__What to produce__. Both the line containing "bpy.data.objects.remove(obj)" and the last line of the listing are included: write out exactly the lines from one to the other.

__Data excerpt__.

╔══

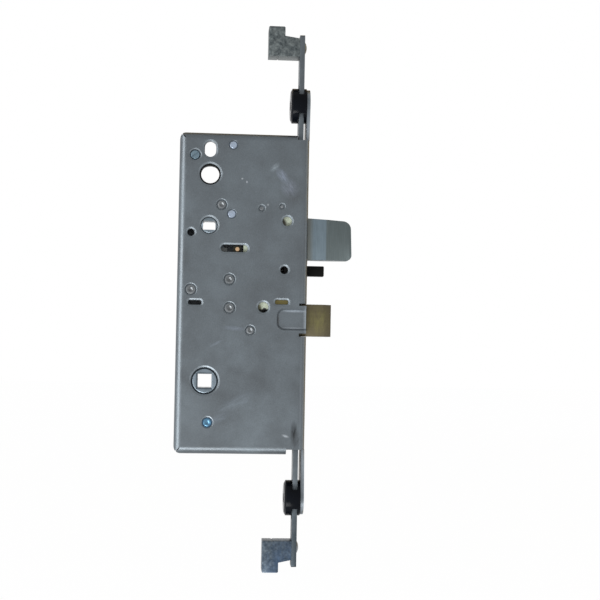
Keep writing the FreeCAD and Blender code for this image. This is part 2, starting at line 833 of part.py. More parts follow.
def lever_follower():
    face = near_face + 0.3
    journal = round_y(follower, follower_journal, face + journal_edge, cover_far - 0.2)
    bevel = cone_y(follower, follower_journal - journal_edge, follower_journal, face, face + journal_edge)
    body = round_y(follower, follower_body, carrier_layer[0], reverse_layer[1])
    pin = polar(follower, follower_arm, follower_start)
    arm = link(follower, follower_body, pin, cam_pin + 1.2, *reverse_layer)
    hole = round_y(pin, cam_pin, reverse_layer[0] - 1, reverse_layer[1] + 1)
    bore = square_hole(follower, follower_square, 0.01, near_face - 1, cover_far + 1)
    mouth = square_mouth()
    return fused([journal, bevel, body, arm]).cut([bore, mouth, hole])


def square_mouth():
    """Pyramid that chamfers the square's mouth on the pan side."""
    half = follower_square / 2 + square_chamfer
    x, z = follower
    face = near_face + 0.3
    base = Part.makePolygon([V(x + a, face, z + b) for a, b in
                             [(half, half), (-half, half), (-half, -half), (half, -half), (half, half)]])
    low = half - square_chamfer
    tip = Part.makePolygon([V(x + a, face + square_chamfer, z + b) for a, b in
                            [(low, low), (-low, low), (-low, -low), (low, -low), (low, low)]])
    return Part.makeLoft([base, tip], True, True)


follower_pin_place = polar(follower, follower_arm, follower_start)
save("lever_follower", lever_follower())
save("follower_pin", round_y(follower_pin_place, cam_pin, reverse_layer[0], slide_layer[1]))


# Reversing lever: turns the lift of the bottom rod into the drop of the top rod

reverse_low_end = polar(pivot, reverse_arm, 180 + reverse_swing)
reverse_high_end = polar(pivot, reverse_arm, reverse_swing)


def reversing_lever():
    arms = [link(pivot, lever_hub, end, lever_end, *reverse_layer) for end in (reverse_low_end, reverse_high_end)]
    cuts = [round_y(pivot, pillar_shank + running, inner_near, cover_near)]
    for end in (reverse_low_end, reverse_high_end):
        cuts.append(round_y(end, lever_pin, inner_near, cover_near))
    return fused(arms).cut(cuts)


save("reversing_lever", reversing_lever())
reverse_ends = [reverse_low_end, reverse_high_end]
reverse_span = (reverse_layer[0], slide_layer[1])
save("reversing_lever_pins", Part.Compound([round_y(end, lever_pin, *reverse_span) for end in reverse_ends]))


# Latch lever: its long arm draws the latch back, its short arm follows the bottom slide's cam slot

latch_pin_place = polar(pivot, latch_arm_height, 90 - latch_swing)
cam_pin_place = polar(pivot, cam_arm, -90 - latch_swing)


def latch_lever():
    arms = [
        link(pivot, lever_hub, latch_pin_place, lever_pin + 1.5, *latch_lever_layer),
        link(pivot, lever_hub, cam_pin_place, cam_pin + 1.2, *latch_lever_layer),
    ]
    cuts = [
        round_y(pivot, pillar_shank + running, inner_near, cover_near),
        round_y(latch_pin_place, lever_pin, inner_near, cover_near),
        round_y(cam_pin_place, cam_pin, inner_near, cover_near),
    ]
    return fused(arms).cut(cuts)


save("latch_lever", latch_lever())
save("latch_lever_pins", Part.Compound([
    round_y(latch_pin_place, lever_pin, arm_layer[0], latch_lever_layer[1]),
    round_y(cam_pin_place, cam_pin, latch_lever_layer[0], slide_layer[1]),
]))


# Bottom drive slide: lifted by the follower, it carries the cam slot and the bottom strip's flange


def pillar_slot(place, drop):
    """Upright slot in a slide that lets a fixed pillar pass while the slide rises."""
    half = pillar_shank + slide_gap
    return upright_slot(place[0], place[1] - drop - half, place[1] + half, half, *slide_cut)


slide_cut = (slide_layer[0] - 1, slide_layer[1] + 1)


def cam_slot():
    """Path of the latch lever's pin, seen from the rising slide."""
    places = []
    steps = 4
    for step in range(steps + 1):
        share = step / steps
        x, z = polar(pivot, cam_arm, -90 - latch_swing + 2 * latch_swing * share)
        places.append((x, z - rod_travel * share))
    half = cam_pin + cam_slack
    return fused([link(a, half, b, half, *slide_cut) for a, b in zip(places, places[1:])])


def strip_flange(z0, z1):
    """Bent flange that meets the back of a strip."""
    return box(strip_back - flange_thick, strip_back, flange_near, slide_layer[1], z0, z1)


def bottom_drive_slide():
    bottom_slide_left = guide_post[0] - pillar_shank - slide_gap - slide_wall
    plate = prism_y([
        (bottom_slide_left, bottom_slide_top), (bottom_slide_right, bottom_slide_top),
        (bottom_slide_right, bottom_slide_step), (bottom_slide_wide, bottom_slide_step),
        (bottom_slide_wide, foot_high), (strip_back, foot_high), (strip_back, foot_low),
        (bottom_slide_left, foot_low),
    ], *slide_layer)
    seat = box(return_spring_x - seat_half, return_spring_x + seat_half, slide_layer[0] - 2.3, slide_layer[1],
               bottom_slide_top - seat_thick, bottom_slide_top)
    pin_x, pin_z = follower_pin_place
    bulge = follower_arm * (1 - math.cos(math.radians(follower_start)))
    half = cam_pin + slide_gap
    end_x, end_z = reverse_low_end
    end_bulge = reverse_arm * (1 - math.cos(math.radians(reverse_swing)))
    end_half = lever_pin + slide_gap
    cuts = [
        pillar_slot(guide_post, rod_travel),
        pillar_slot(pivot, rod_travel),
        cam_slot(),
        level_slot(pin_x - half - 0.1, pin_x + bulge + half + 0.1, pin_z, half, *slide_cut),
        level_slot(end_x - end_bulge - end_half - 0.1, end_x + end_half + 0.1, end_z, end_half, *slide_cut),
    ]
    flange = strip_flange(foot_low, foot_high).cut(slide_rivet_holes(bottom_slide_rivets))
    return fused([plate.cut(cuts), seat, flange])


def slide_rivet_holes(heights):
    return [round_x(0, z, slide_rivet_radius, strip_back - 5, 0) for z in heights]


bottom_slide_rivets = [foot_low + 4.5, foot_high - 4.5]
top_slide_rivets = [top_arm_low + 2.6, top_arm_high - 2.6]
save("bottom_drive_slide", bottom_drive_slide())


# Top drive slide: pulled down by the reversing lever


def top_drive_slide():
    plate = prism_y([
        (top_slide_left, top_slide_low), (top_slide_right, top_slide_low), (top_slide_right, top_arm_low),
        (strip_back, top_arm_low), (strip_back, top_arm_high), (top_slide_left, top_arm_high),
    ], *slide_layer)
    x, z = reverse_high_end
    bulge = reverse_arm * (1 - math.cos(math.radians(reverse_swing)))
    half = lever_pin + slide_gap
    slot = level_slot(x - half - 0.1, x + bulge + half + 0.1, z, half, *slide_cut)
    flange = strip_flange(top_arm_low, top_arm_high).cut(slide_rivet_holes(top_slide_rivets))
    return fused([plate.cut(slot), flange])


save("top_drive_slide", top_drive_slide())


# Thumbturn hub: slotted, with an arm and pin that draw the deadbolt's tail


def thumbturn_hub():
    near = near_face + 0.5
    collar = 1.2
    parts = [
        cone_y(hub, hub_face, hub_opening - running, near, near + collar),
        round_y(hub, hub_opening - running, near + collar, arm_layer[1]),
        round_y(hub, hub_flange, *arm_layer),
        round_y(hub, hub_rear, arm_layer[1], cover_far - 0.2),
        link(hub, hub_arm_root, hub_pin_place, hub_pin + 1.5, *arm_layer),
    ]
    wide, tall = hub_slot
    x, z = hub
    slot = box(x - wide / 2, x + wide / 2, near - 1, cover_far, z - tall / 2, z + tall / 2)
    rear = round_y(hub, hub_rear_bore, near + hub_slot_depth, cover_far + 1)
    hole = round_y(hub_pin_place, hub_pin, arm_layer[0] - 1, arm_layer[1] + 1)
    return fused(parts).cut([slot, rear, hole])


save("thumbturn_hub", thumbturn_hub())
save("hub_pin", round_y(hub_pin_place, hub_pin, tail_layer[0], arm_layer[1]))


def hub_detent_spring():
    """Leaf that lies on the hub and is wrapped round a pillar."""
    x, z, radius = upper_posts[2]
    inner = radius + post_shoulder
    thick = detent_thick
    ring = round_y((x, z), inner + thick, *detent_span)
    tip = (hub[0] - detent_reach, hub[1] + hub_rear + side_gap + thick / 2)
    leaf = link((x, z - inner - thick / 2), thick / 2, tip, thick / 2 - 0.001, *detent_span)
    return fused([ring, leaf]).cut(round_y((x, z), inner, *detent_span))


save("hub_detent_spring", hub_detent_spring())


# Rod strips: flat bars behind the forend, slotted round the inserts


def rod_strip(z0, z1, up, rivets):
    strip = box(strip_back, strip_front, -strip_width / 2, strip_width / 2, z0, z1)
    outer_z = z1 if up > 0 else z0
    middle_x = (strip_front + strip_back) / 2
    corners = [e for e in strip.Edges
               if abs(e.CenterOfMass.z - outer_z) < 0.001 and abs(e.CenterOfMass.x - middle_x) < 0.001]
    strip = strip.makeFillet(strip_corner, corners)
    half = insert_shank + 0.4
    centre = up * insert_z
    start = V(strip_back - 1, 0, centre - up * 0.5)
    end = V(strip_back - 1, 0, centre + up * (rod_travel + 0.1))
    low, high = min(start.z, end.z), max(start.z, end.z)
    slot = [
        round_x(0, low, half, strip_back - 1, strip_front + 1),
        round_x(0, high, half, strip_back - 1, strip_front + 1),
        box(strip_back - 1, strip_front + 1, -half, half, low, high),
    ]
    holes = slide_rivet_holes(rivets[:-1])
    holes.append(round_x(0, rivets[-1], block_rivet_shank, strip_back - 1, strip_front + 1))
    return strip.cut([fused(slot)] + holes)


top_rivet_z = top_block["foot"] + top_rivet_up
bottom_rivet_z = bottom_block["foot"] + bottom_rivet_up
top_strip_end = top_block["foot"] + top_strip_over
bottom_strip_end = -bottom_block["foot"] - bottom_strip_over
save("top_rod_strip", rod_strip(top_strip_start, top_strip_end, 1, top_slide_rivets + [top_rivet_z]))
save("bottom_rod_strip", rod_strip(bottom_strip_end, bottom_strip_start, -1,
                                   bottom_slide_rivets + [-bottom_rivet_z]))


def slide_rivet(z):
    shank = round_x(0, z, slide_rivet_radius, strip_back - flange_thick, strip_front)
    head = round_x(0, z, slide_rivet_radius + 0.9, strip_back - flange_thick - 0.8, strip_back - flange_thick)
    return fused([shank, head])


save("top_slide_rivets", Part.Compound([slide_rivet(z) for z in top_slide_rivets]))
save("bottom_slide_rivets", Part.Compound([slide_rivet(z) for z in bottom_slide_rivets]))


# Rod blocks: cast ends riveted to the strips, which enter the frame's keeps


def rod_block(sizes, rivet_z):
    rear = strip_back - sizes["depth"]
    ledge = rear + sizes["tall"]
    half = strip_width / 2
    foot = sizes["foot"]
    tip = foot + sizes["height"]
    block = prism_y([
        (strip_back, foot), (strip_back, foot + sizes["lip"]), (ledge, foot + sizes["step"]),
        (ledge, tip), (rear, tip), (rear, foot),
    ], -half, half)
    tall_edges = [e for e in block.Edges
                  if abs(e.CenterOfMass.y) < 0.001 and e.CenterOfMass.z > tip - 0.001]
    block = block.makeFillet(block_edge, tall_edges)
    groove = box(rear + block_groove, rear + block_groove + 0.5, -half - 1, half + 1, foot - 1, foot + 0.4)
    hole = round_x(0, rivet_z, block_rivet_shank, strip_back - 7, strip_back + 1)
    return block.cut([groove, hole])


def block_rivet(rivet_z):
    """Domed rivet through the strip into the block."""
    shank = round_x(0, rivet_z, block_rivet_shank, strip_back - 7, strip_front)
    ball = (block_rivet_radius ** 2 + block_rivet_head ** 2) / 2 / block_rivet_head
    top = strip_front + block_rivet_head
    cap = round_x(0, rivet_z, block_rivet_radius + 1, strip_front, top + 1)
    dome = Part.makeSphere(ball, V(top - ball, 0, rivet_z)).common(cap)
    dimple = Part.makeSphere(block_rivet_dimple, V(top, 0, rivet_z))
    return fused([shank, dome]).cut(dimple)


save("top_rod_block", rod_block(top_block, top_rivet_z))
save("bottom_rod_block", mirrored_low(rod_block(bottom_block, bottom_rivet_z)))
save("top_block_rivet", block_rivet(top_rivet_z))
save("bottom_block_rivet", mirrored_low(block_rivet(bottom_rivet_z)))


# Guide discs behind the tongues, channelled for the strips, and the threaded inserts through them


def guide_disc():
    back = -sheet - disc_depth
    body = round_x(0, insert_z, disc_radius, back, -sheet)
    dome = Part.makeCone(disc_radius, disc_dome_radius, disc_dome, V(back, 0, insert_z), V(-1, 0, 0))
    channel_wide = strip_width / 2 + 3.1
    channel = box(strip_back - 2 * seat_gap, strip_front + seat_gap, -channel_wide, channel_wide,
                  insert_z - 2 * disc_radius, insert_z + 2 * disc_radius)
    bore = round_x(0, insert_z, insert_shank, back - 2 * disc_dome, 0)
    return fused([body, dome]).cut([channel, bore])


def threaded_insert():
    back = -sheet - disc_depth - disc_dome / 2
    flange = round_x(0, insert_z, insert_flange, -sheet, 0)
    shank = round_x(0, insert_z, insert_shank, back, -sheet)
    return fused([flange, shank]).cut(round_x(0, insert_z, insert_bore, back - 1, 1))


save("upper_guide_disc", guide_disc())
save("lower_guide_disc", mirrored_low(guide_disc()))
save("upper_threaded_insert", threaded_insert())
save("lower_threaded_insert", mirrored_low(threaded_insert()))

print("latch lever turn", 2 * latch_swing, "reversing lever turn", 2 * reverse_swing)
print("follower start", follower_start, "hub turn", 2 * hub_swing)
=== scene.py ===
import json
import math
import bpy
from mathutils import Matrix, Vector

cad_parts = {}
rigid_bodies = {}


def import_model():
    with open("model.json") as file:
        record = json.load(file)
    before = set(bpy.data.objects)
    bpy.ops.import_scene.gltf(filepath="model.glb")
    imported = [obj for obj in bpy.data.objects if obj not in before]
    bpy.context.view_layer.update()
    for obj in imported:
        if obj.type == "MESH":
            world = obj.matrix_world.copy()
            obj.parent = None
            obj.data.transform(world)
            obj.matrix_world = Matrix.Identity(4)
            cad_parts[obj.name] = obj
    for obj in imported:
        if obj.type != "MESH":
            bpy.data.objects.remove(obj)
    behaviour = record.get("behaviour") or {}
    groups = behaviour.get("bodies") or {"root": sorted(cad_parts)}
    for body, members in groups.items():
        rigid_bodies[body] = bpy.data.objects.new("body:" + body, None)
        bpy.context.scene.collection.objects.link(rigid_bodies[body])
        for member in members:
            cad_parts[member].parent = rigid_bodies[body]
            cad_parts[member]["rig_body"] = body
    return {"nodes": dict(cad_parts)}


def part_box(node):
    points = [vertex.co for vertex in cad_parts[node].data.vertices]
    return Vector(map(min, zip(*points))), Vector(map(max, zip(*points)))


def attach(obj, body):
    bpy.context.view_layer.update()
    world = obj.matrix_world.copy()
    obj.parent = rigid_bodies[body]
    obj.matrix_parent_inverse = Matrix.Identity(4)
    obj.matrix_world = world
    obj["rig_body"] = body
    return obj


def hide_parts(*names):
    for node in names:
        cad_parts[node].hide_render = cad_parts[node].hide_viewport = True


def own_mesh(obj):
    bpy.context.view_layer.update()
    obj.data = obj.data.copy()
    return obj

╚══

__Solution for this exercise__.
            bpy.data.objects.remove(obj)
    behaviour = record.get("behaviour") or {}
    groups = behaviour.get("bodies") or {"root": sorted(cad_parts)}
    for body, members in groups.items():
        rigid_bodies[body] = bpy.data.objects.new("body:" + body, None)
        bpy.context.scene.collection.objects.link(rigid_bodies[body])
        for member in members:
            cad_parts[member].parent = rigid_bodies[body]
            cad_parts[member]["rig_body"] = body
    return {"nodes": dict(cad_parts)}


def part_box(node):
    points = [vertex.co for vertex in cad_parts[node].data.vertices]
    return Vector(map(min, zip(*points))), Vector(map(max, zip(*points)))


def attach(obj, body):
    bpy.context.view_layer.update()
    world = obj.matrix_world.copy()
    obj.parent = rigid_bodies[body]
    obj.matrix_parent_inverse = Matrix.Identity(4)
    obj.matrix_world = world
    obj["rig_body"] = body
    return obj


def hide_parts(*names):
    for node in names:
        cad_parts[node].hide_render = cad_parts[node].hide_viewport = True


def own_mesh(obj):
    bpy.context.view_layer.update()
    obj.data = obj.data.copy()
    return obj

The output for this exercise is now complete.